■ **OBJECTIVE**
Write out the lines from the top of the material through the line with "aim = MEASURED_FROM", exactly and with nothing added.

■ **GIVEN INFORMATION**
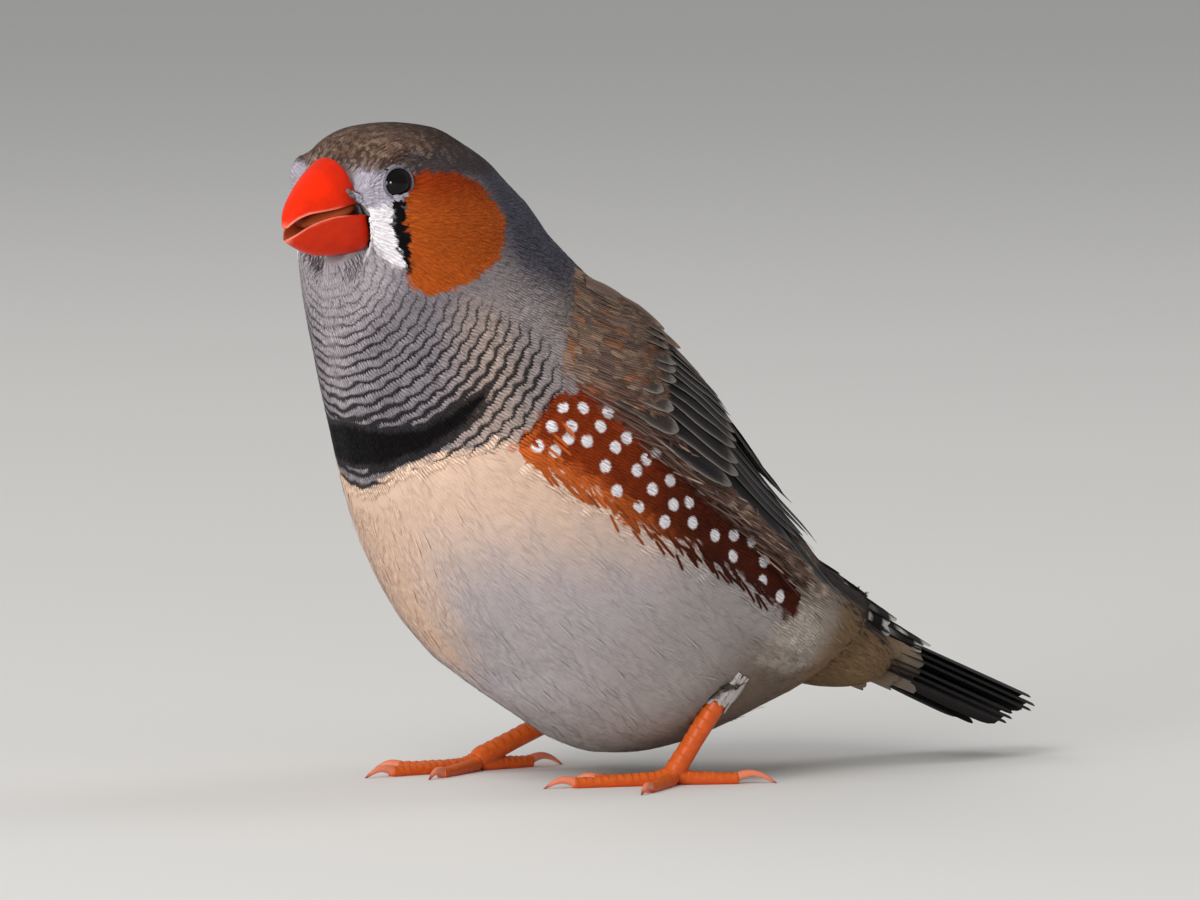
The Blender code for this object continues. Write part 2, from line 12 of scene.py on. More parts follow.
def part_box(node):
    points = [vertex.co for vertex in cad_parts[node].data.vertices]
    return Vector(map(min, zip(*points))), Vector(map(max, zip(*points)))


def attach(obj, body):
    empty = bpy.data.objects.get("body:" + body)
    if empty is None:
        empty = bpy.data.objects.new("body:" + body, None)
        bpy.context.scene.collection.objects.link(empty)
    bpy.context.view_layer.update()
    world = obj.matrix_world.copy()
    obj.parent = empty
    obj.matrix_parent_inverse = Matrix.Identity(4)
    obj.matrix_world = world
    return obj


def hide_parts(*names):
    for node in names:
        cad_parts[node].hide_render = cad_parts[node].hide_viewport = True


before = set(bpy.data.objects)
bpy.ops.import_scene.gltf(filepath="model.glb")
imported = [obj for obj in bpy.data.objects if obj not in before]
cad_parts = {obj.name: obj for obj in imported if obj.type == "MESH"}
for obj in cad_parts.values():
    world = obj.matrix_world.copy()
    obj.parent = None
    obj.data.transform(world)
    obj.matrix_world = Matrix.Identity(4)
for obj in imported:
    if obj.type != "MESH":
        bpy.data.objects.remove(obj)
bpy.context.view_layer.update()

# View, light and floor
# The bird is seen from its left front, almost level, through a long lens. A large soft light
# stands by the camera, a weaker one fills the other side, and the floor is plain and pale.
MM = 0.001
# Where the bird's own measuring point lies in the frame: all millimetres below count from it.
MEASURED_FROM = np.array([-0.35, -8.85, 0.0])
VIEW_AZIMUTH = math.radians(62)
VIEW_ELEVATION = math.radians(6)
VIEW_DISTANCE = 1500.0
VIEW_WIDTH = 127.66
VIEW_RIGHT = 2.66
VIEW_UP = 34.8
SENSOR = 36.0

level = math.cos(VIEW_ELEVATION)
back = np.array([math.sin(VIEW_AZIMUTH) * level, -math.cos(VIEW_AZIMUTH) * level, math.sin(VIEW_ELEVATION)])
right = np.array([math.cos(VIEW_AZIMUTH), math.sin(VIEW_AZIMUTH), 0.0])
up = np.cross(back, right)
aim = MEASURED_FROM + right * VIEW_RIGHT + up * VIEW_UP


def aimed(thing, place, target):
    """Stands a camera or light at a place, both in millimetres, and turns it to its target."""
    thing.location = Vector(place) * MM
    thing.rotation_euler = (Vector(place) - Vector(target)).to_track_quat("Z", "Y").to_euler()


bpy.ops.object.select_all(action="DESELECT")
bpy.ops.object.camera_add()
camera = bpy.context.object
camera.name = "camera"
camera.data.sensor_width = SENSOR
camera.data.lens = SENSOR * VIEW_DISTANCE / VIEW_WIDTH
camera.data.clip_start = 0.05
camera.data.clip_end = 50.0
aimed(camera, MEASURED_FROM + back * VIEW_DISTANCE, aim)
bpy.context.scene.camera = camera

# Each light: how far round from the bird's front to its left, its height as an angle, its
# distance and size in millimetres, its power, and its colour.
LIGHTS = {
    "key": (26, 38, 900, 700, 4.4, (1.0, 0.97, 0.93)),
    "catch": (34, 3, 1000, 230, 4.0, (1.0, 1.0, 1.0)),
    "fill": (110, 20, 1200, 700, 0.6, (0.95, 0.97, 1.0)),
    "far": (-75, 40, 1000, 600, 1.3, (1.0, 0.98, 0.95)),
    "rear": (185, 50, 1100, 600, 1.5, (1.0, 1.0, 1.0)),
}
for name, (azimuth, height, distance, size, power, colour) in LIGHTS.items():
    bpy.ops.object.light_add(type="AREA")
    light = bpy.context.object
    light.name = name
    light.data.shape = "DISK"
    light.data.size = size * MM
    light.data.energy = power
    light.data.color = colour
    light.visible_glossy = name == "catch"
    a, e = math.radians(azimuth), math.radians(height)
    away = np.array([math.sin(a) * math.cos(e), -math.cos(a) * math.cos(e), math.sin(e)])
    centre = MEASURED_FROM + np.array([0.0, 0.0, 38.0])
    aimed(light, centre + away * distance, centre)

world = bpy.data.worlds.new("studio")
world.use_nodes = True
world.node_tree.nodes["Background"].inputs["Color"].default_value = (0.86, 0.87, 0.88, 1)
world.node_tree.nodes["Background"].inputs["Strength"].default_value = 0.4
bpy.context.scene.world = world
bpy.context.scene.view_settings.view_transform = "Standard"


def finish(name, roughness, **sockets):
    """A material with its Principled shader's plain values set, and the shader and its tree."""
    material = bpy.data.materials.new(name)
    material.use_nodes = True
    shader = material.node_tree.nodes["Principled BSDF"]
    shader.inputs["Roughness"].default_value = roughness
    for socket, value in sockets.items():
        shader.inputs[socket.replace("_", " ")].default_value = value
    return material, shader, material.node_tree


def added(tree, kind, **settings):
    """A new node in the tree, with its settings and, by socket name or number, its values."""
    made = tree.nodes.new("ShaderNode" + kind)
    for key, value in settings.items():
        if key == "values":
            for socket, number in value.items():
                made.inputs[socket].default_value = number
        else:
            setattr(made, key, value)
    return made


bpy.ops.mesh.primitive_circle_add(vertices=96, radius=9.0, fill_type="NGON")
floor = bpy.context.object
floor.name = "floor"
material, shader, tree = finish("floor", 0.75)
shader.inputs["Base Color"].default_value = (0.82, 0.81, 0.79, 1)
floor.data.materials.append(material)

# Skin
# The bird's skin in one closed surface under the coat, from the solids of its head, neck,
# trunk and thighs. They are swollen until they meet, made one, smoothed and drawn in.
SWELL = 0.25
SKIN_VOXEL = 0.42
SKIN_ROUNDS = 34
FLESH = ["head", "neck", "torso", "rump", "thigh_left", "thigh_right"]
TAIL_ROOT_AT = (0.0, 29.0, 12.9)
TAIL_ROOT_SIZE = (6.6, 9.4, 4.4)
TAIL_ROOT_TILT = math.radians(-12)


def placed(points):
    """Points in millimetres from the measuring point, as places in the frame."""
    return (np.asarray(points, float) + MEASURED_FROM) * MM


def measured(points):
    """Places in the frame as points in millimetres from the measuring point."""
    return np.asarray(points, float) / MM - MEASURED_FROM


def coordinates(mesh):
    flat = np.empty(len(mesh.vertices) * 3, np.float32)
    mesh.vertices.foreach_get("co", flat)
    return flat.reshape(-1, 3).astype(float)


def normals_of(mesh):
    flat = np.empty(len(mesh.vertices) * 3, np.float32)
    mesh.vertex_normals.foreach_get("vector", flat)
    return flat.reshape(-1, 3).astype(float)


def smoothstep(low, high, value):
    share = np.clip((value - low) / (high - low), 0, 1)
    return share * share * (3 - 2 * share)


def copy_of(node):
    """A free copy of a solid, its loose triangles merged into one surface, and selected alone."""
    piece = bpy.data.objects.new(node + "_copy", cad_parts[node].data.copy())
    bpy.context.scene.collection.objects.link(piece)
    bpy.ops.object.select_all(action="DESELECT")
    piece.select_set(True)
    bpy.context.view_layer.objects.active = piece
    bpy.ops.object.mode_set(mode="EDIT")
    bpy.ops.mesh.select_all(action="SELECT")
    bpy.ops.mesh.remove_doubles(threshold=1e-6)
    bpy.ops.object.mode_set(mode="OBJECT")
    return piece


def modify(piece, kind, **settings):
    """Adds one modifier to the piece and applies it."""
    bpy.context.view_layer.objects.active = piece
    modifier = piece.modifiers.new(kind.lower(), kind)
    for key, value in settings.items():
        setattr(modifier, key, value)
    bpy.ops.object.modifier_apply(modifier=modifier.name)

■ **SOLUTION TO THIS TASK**
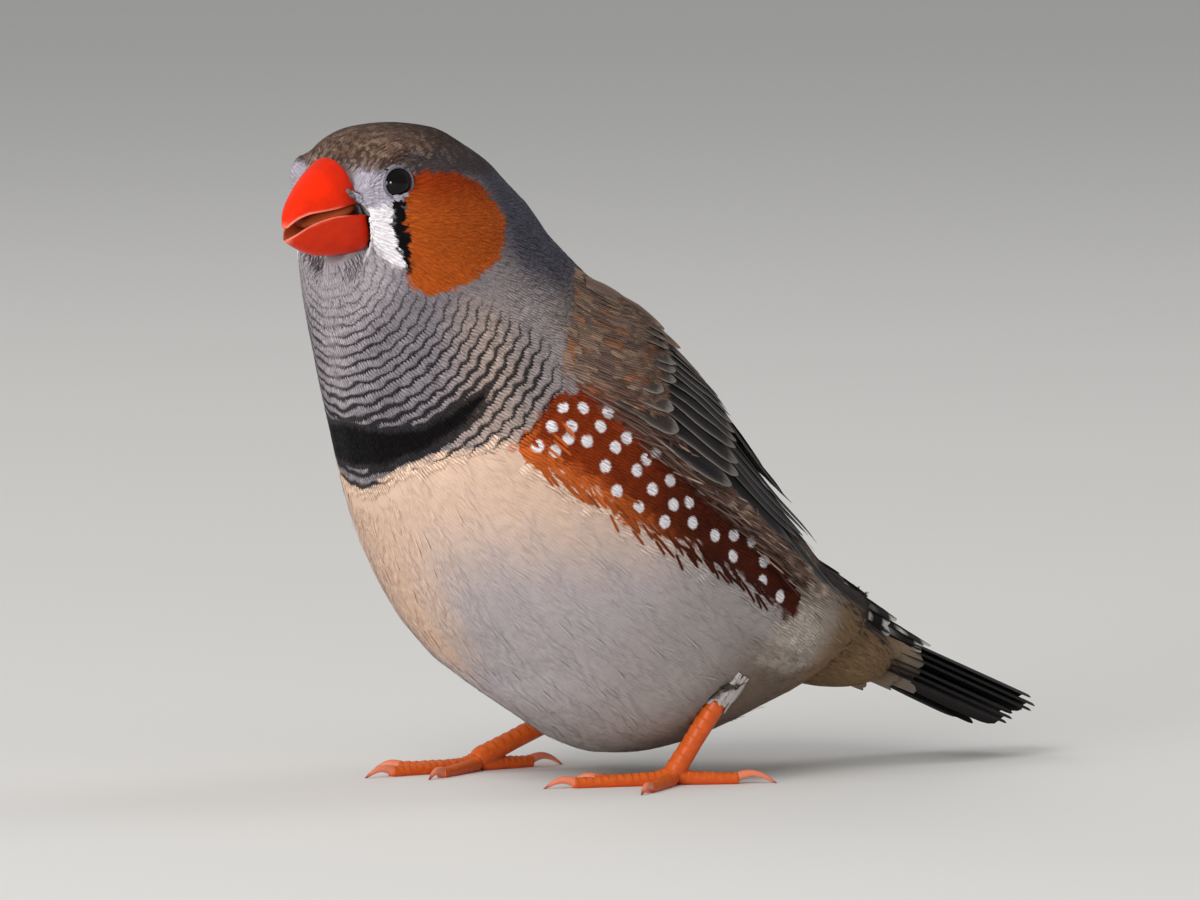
The Blender code for this object continues. Write part 2, from line 12 of scene.py on. More parts follow.
def part_box(node):
    points = [vertex.co for vertex in cad_parts[node].data.vertices]
    return Vector(map(min, zip(*points))), Vector(map(max, zip(*points)))


def attach(obj, body):
    empty = bpy.data.objects.get("body:" + body)
    if empty is None:
        empty = bpy.data.objects.new("body:" + body, None)
        bpy.context.scene.collection.objects.link(empty)
    bpy.context.view_layer.update()
    world = obj.matrix_world.copy()
    obj.parent = empty
    obj.matrix_parent_inverse = Matrix.Identity(4)
    obj.matrix_world = world
    return obj


def hide_parts(*names):
    for node in names:
        cad_parts[node].hide_render = cad_parts[node].hide_viewport = True


before = set(bpy.data.objects)
bpy.ops.import_scene.gltf(filepath="model.glb")
imported = [obj for obj in bpy.data.objects if obj not in before]
cad_parts = {obj.name: obj for obj in imported if obj.type == "MESH"}
for obj in cad_parts.values():
    world = obj.matrix_world.copy()
    obj.parent = None
    obj.data.transform(world)
    obj.matrix_world = Matrix.Identity(4)
for obj in imported:
    if obj.type != "MESH":
        bpy.data.objects.remove(obj)
bpy.context.view_layer.update()

# View, light and floor
# The bird is seen from its left front, almost level, through a long lens. A large soft light
# stands by the camera, a weaker one fills the other side, and the floor is plain and pale.
MM = 0.001
# Where the bird's own measuring point lies in the frame: all millimetres below count from it.
MEASURED_FROM = np.array([-0.35, -8.85, 0.0])
VIEW_AZIMUTH = math.radians(62)
VIEW_ELEVATION = math.radians(6)
VIEW_DISTANCE = 1500.0
VIEW_WIDTH = 127.66
VIEW_RIGHT = 2.66
VIEW_UP = 34.8
SENSOR = 36.0

level = math.cos(VIEW_ELEVATION)
back = np.array([math.sin(VIEW_AZIMUTH) * level, -math.cos(VIEW_AZIMUTH) * level, math.sin(VIEW_ELEVATION)])
right = np.array([math.cos(VIEW_AZIMUTH), math.sin(VIEW_AZIMUTH), 0.0])
up = np.cross(back, right)
aim = MEASURED_FROM + right * VIEW_RIGHT + up * VIEW_UP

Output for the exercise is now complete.